### Direction
Print the listing below from its opening line through the line holding "return plate.cut(cylinder_between(start, end, hinge_pin_diameter", both ends included.

>> START Dataset records

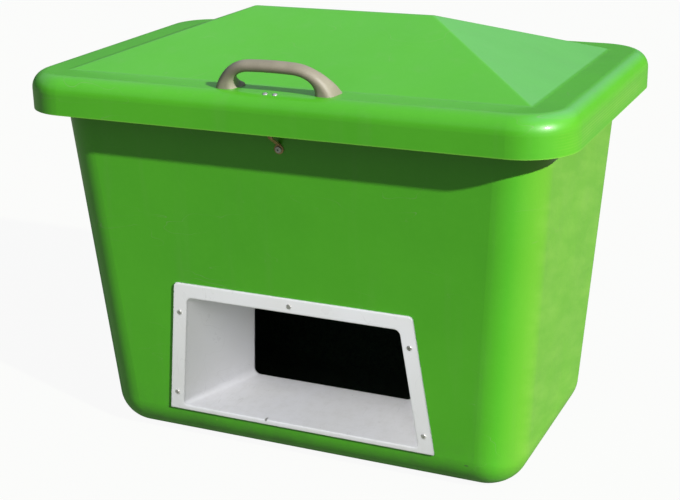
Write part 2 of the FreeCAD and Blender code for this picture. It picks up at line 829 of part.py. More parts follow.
def hinge_leaf(plate, hinge_x, first):
    """Plate with knuckles, notched for the other leaf's knuckles and bored for the pin."""
    for knuckle in knuckles(hinge_x, first, hinge_barrel_radius, hinge_knuckle_gap):
        plate = plate.fuse(knuckle)
    for notch in knuckles(hinge_x, 1 - first, hinge_barrel_radius + hinge_knuckle_gap, -hinge_knuckle_gap):
        plate = plate.cut(notch)
    start = Vector(hinge_x - hinge_length, hinge_axis_y, hinge_axis_z)
    end = start + Vector(2 * hinge_length, 0, 0)
    return plate.cut(cylinder_between(start, end, hinge_pin_diameter / 2 + hinge_pin_clearance))


def hinge_lid_leaf(hinge_x):
    half = hinge_length / 2
    inner = lid_inner_half_depth - hinge_leaf_thickness
    plate = box((hinge_x - half, hinge_x + half), (inner, lid_inner_half_depth),
                (hinge_axis_z, hinge_axis_z + hinge_leaf_rise))
    leaf = hinge_leaf(plate, hinge_x, 0)
    for point in hinge_rivet_points():
        leaf = loose_hole(leaf, point, Vector(0, -1, 0), rivet_diameter, 2 * lid_wall)
    return leaf


def hinge_tub_leaf(hinge_x):
    half = hinge_length / 2
    top = tub_rim_height - rim_edge_radius - hinge_leaf_below_round
    bottom = hinge_axis_z - hinge_barrel_radius
    side = [Vector(hinge_x - half, rim_half_depth, top), Vector(hinge_x - half, rim_half_depth, bottom),
            Vector(hinge_x - half, hinge_axis_y, bottom)]
    plate = bent_sheet(side, hinge_leaf_thickness, Vector(hinge_length, 0, 0))
    leaf = hinge_leaf(plate, hinge_x, 1)
    for point in hinge_bolt_points():
        leaf = loose_hole(leaf, point, Vector(0, 1, 0), hinge_bolt_diameter, tub_wall)
    return leaf


def hinge_pin(hinge_x):
    """Pin with a flanged end at each side of the barrel."""
    half = hinge_length / 2 + hinge_pin_end_gap
    start = Vector(hinge_x - half, hinge_axis_y, hinge_axis_z)
    pin = cylinder_between(start, start + Vector(2 * half, 0, 0), hinge_pin_diameter / 2)
    end_length = Vector(hinge_pin_end_length, 0, 0)
    for end_x in (hinge_x - half - hinge_pin_end_length, hinge_x + half):
        end = Vector(end_x, hinge_axis_y, hinge_axis_z)
        pin = pin.fuse(cylinder_between(end, end + end_length, hinge_pin_end_radius))
    return pin


def hinge_fasteners():
    outward = Vector(0, 1, 0)
    inside = tub_wall + washer_thickness(hinge_bolt_diameter)
    nut_height = nut(hinge_bolt_diameter).BoundBox.ZLength
    shank_length = hinge_leaf_thickness + inside + nut_height + thread_past_nut
    bolts = []
    washers = []
    nuts = []
    for point in hinge_bolt_points():
        bolt = screw(hinge_bolt_diameter, shank_length, hinge_bolt_head_diameter, hinge_bolt_head_height)
        bolts.append(place(bolt, point + outward * hinge_leaf_thickness, outward))
        washers.append(place(washer(hinge_bolt_diameter), point - outward * tub_wall, outward * -1))
        nuts.append(place(nut(hinge_bolt_diameter), point - outward * inside, outward * -1))
    save("hinge_bolts", bolts)
    save("hinge_bolt_washers", washers)
    save("hinge_bolt_nuts", nuts)
    rivets = []
    for point in hinge_rivet_points():
        rivets.append(place(small_rivet(lid_wall + hinge_leaf_thickness), point, outward))
    save("hinge_rivets", rivets)


# Lid stay

def end_normal():
    """Outward normal of the tub's right-hand end wall."""
    return Vector(math.cos(end_slant), 0, -math.sin(end_slant))


def on_end_wall(y, height, depth):
    """Point on the right-hand end wall, moved in from the outer face along its normal."""
    return Vector(tub_half_length(height), y, height) - end_normal() * depth


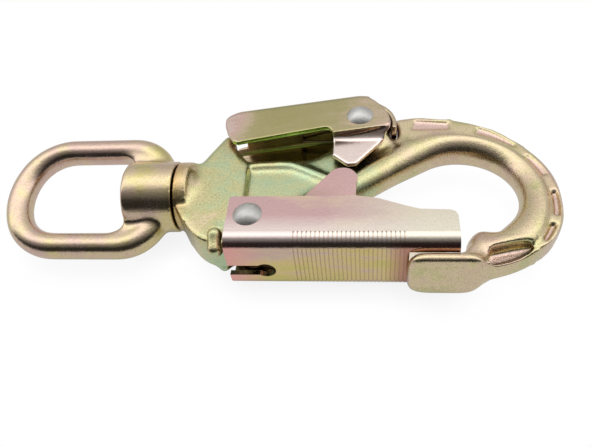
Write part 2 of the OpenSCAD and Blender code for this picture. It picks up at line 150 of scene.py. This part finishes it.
def world():
    """A light tent with a darker zone in front, and a white background for the camera."""
    w = bpy.data.worlds.new("world")
    bpy.context.scene.world = w
    w.use_nodes = True
    g = Net(w.node_tree)
    out = g.n("ShaderNodeOutputWorld")
    tc = g.n("ShaderNodeTexCoord")
    sep = g.n("ShaderNodeSeparateXYZ")
    g.link(tc.outputs["Generated"], sep.inputs[0])
    angle = g.math("ARCTAN2", sep.outputs[2], sep.outputs[1])
    turn = g.map(angle, -pi, pi, 0.0, 1.0)
    tent = g.n("ShaderNodeBackground")
    g.link(g.ramp(turn, [((d + 180) / 360, level) for d, level in TENT]), tent.inputs[0])
    tent.inputs[1].default_value = 1.0
    white = g.n("ShaderNodeBackground")
    white.inputs[0].default_value = (1, 1, 1, 1)
    white.inputs[1].default_value = 1.0
    lp = g.n("ShaderNodeLightPath")
    g.link(g.mix_shader(lp.outputs["Is Camera Ray"], tent.outputs[0], white.outputs[0]), out.inputs[0])


FLOOR_HALF, FLOOR_Z = 8.0, -0.0162    # the hook's lowest point is at z = -0.0156
CONTACT = 0.012                       # how far from the hook its soft shadow reaches


def floor():
    me = bpy.data.meshes.new("floor")
    s, z = FLOOR_HALF, FLOOR_Z
    me.from_pydata([(-s, -s, z), (s, -s, z), (s, s, z), (-s, s, z)], [], [(0, 1, 2, 3)])
    ob = bpy.data.objects.new("floor", me)
    bpy.context.scene.collection.objects.link(ob)
    m = bpy.data.materials.new("floor")
    m.use_nodes = True
    g = Net(m.node_tree)
    out = g.n("ShaderNodeOutputMaterial")
    pale = g.n("ShaderNodeBsdfDiffuse")
    pale.inputs[0].default_value = (0.86, 0.86, 0.86, 1)
    ao = g.n("ShaderNodeAmbientOcclusion", samples=8)
    ao.inputs["Distance"].default_value = CONTACT
    # The camera sees a white floor that keeps the object's soft shadow
    seen = g.n("ShaderNodeEmission")
    g.link(g.map(ao.outputs["AO"], 0.2, 0.9, 0.86, 1.0), seen.inputs[0])
    # Metal sees the same floor, at the level that the soft light gives it
    mirrored = g.n("ShaderNodeEmission")
    g.link(g.map(ao.outputs["AO"], 0.1, 0.9, 0.25, 0.66), mirrored.inputs[0])
    lp = g.n("ShaderNodeLightPath")
    metal = g.math("MAXIMUM", lp.outputs["Is Glossy Ray"], lp.outputs["Is Transmission Ray"])
    unseen = g.mix_shader(metal, pale.outputs[0], mirrored.outputs[0])
    g.link(g.mix_shader(lp.outputs["Is Camera Ray"], unseen, seen.outputs[0]), out.inputs[0])
    me.materials.append(m)


# Sizes of the plating's noises, per metre: large and small drifts of the hue, grain, and a coarser grain
DRIFT_L, DRIFT_S, GRAIN_S, GRAIN_L = 45.0, 190.0, 2300.0, 750.0
SHADE_REACH = 0.004          # how near a wall has to be for the painted shade of recesses and creases
GRAIN_DEPTH = 0.00012


def zinc(name, bands, base, terms=(), drift=1.0, rough=0.28, grain=0.6, speckle=0.25,
         shade_color=(0.16, 0.08, 0.03), tints=(), stretch=1.0):
    """Yellow zinc plating: the film's hue drifts over the surface, with a satin grain and fine speckles;
    painted shade darkens the colour near walls, in recesses and creases.

    bands: the film's colours from hue 0 to 1. A term is (what, from, to, amount): the hue rises by up to
    amount as "what" goes from-to. A tint is (colour, amount, [(what, from, to), ...]), where each range
    fades the tint in. On drawn sheet, stretch makes the drifts run along the piece.
    """
    m = bpy.data.materials.new(name)
    m.use_nodes = True
    g = Net(m.node_tree)
    out = g.n("ShaderNodeOutputMaterial")
    bs = g.n("ShaderNodeBsdfPrincipled")
    g.link(bs.outputs[0], out.inputs[0])
    tc = g.n("ShaderNodeTexCoord")
    obj = tc.outputs["Object"]
    nrm = g.n("ShaderNodeSeparateXYZ")
    g.link(tc.outputs["Normal"], nrm.inputs[0])
    pos = g.n("ShaderNodeSeparateXYZ")
    g.link(obj, pos.inputs[0])
    what = {"x": pos.outputs[0], "y": pos.outputs[1], "z": g.math("ABSOLUTE", pos.outputs[2]),
            "nz": g.math("ABSOLUTE", nrm.outputs[2]), "ny": nrm.outputs[1]}
    mp = g.n("ShaderNodeMapping")
    g.link(obj, mp.inputs[0])
    mp.inputs["Scale"].default_value = (1.0 / stretch, 1.0, 1.0)
    large = g.noise(mp.outputs[0], DRIFT_L, 2.0)
    small = g.noise(mp.outputs[0], DRIFT_S, 3.0, 0.6)
    fine = g.noise(obj, GRAIN_S, 2.0, 0.7)

    def swing(noise, amount):
        return g.math("MULTIPLY", g.math("SUBTRACT", noise, 0.5), amount)

    hue = swing(large, 1.1 * drift)
    hue = g.math("ADD", hue, swing(small, 0.8 * drift))
    hue = g.math("ADD", hue, swing(fine, 0.3))
    for k, a, b, amount in terms:
        hue = g.math("ADD", hue, g.map(what[k], a, b, 0.0, amount))
    hue = g.math("ADD", hue, base, clamp=True)
    col = g.ramp(hue, bands)
    for color, amount, parts in tints:
        fade = amount
        for k, a, b in parts:
            fade = g.math("MULTIPLY", fade, g.map(what[k], a, b, 0.0, 1.0))
        col = g.mix(fade, col, (*color, 1))
    specks = g.ramp(fine, [(0.34, 1.0 - speckle), (0.47, 0.97), (0.56, 1.0), (0.7, 1.0 + 0.3 * speckle)])
    col = g.mix(1.0, col, specks, "MULTIPLY")
    # painted shade: the colour goes towards a dark brown where walls stand near
    ao = g.n("ShaderNodeAmbientOcclusion", samples=6, only_local=False)
    ao.inputs["Distance"].default_value = SHADE_REACH
    shade_fade = g.map(ao.outputs["AO"], 0.15, 0.8, 1.0, 0.0)
    col = g.mix(g.math("MULTIPLY", shade_fade, 0.85), col, (*shade_color, 1))
    g.link(col, bs.inputs["Base Color"])
    bs.inputs["Metallic"].default_value = 1.0
    roughness = g.math("ADD", swing(small, 0.2), rough)
    roughness = g.math("ADD", swing(fine, 0.15), roughness)
    g.link(roughness, bs.inputs["Roughness"])
    height = g.math("ADD", g.math("MULTIPLY", fine, 0.6),
                    g.math("MULTIPLY", g.noise(obj, GRAIN_L, 2.0), 0.6))
    bp = g.n("ShaderNodeBump")
    bp.inputs["Strength"].default_value = grain
    bp.inputs["Distance"].default_value = GRAIN_DEPTH
    g.link(height, bp.inputs["Height"])
    g.link(bp.outputs[0], bs.inputs["Normal"])
    return m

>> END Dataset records

### Solution to this exercise
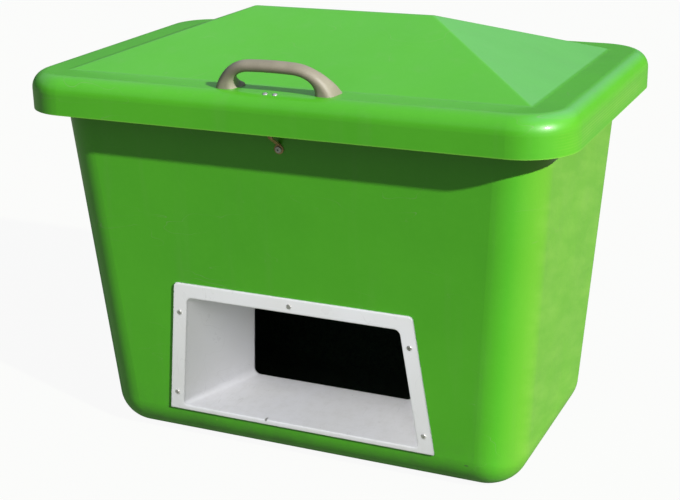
Write part 2 of the FreeCAD and Blender code for this picture. It picks up at line 829 of part.py. More parts follow.
def hinge_leaf(plate, hinge_x, first):
    """Plate with knuckles, notched for the other leaf's knuckles and bored for the pin."""
    for knuckle in knuckles(hinge_x, first, hinge_barrel_radius, hinge_knuckle_gap):
        plate = plate.fuse(knuckle)
    for notch in knuckles(hinge_x, 1 - first, hinge_barrel_radius + hinge_knuckle_gap, -hinge_knuckle_gap):
        plate = plate.cut(notch)
    start = Vector(hinge_x - hinge_length, hinge_axis_y, hinge_axis_z)
    end = start + Vector(2 * hinge_length, 0, 0)
    return plate.cut(cylinder_between(start, end, hinge_pin_diameter / 2 + hinge_pin_clearance))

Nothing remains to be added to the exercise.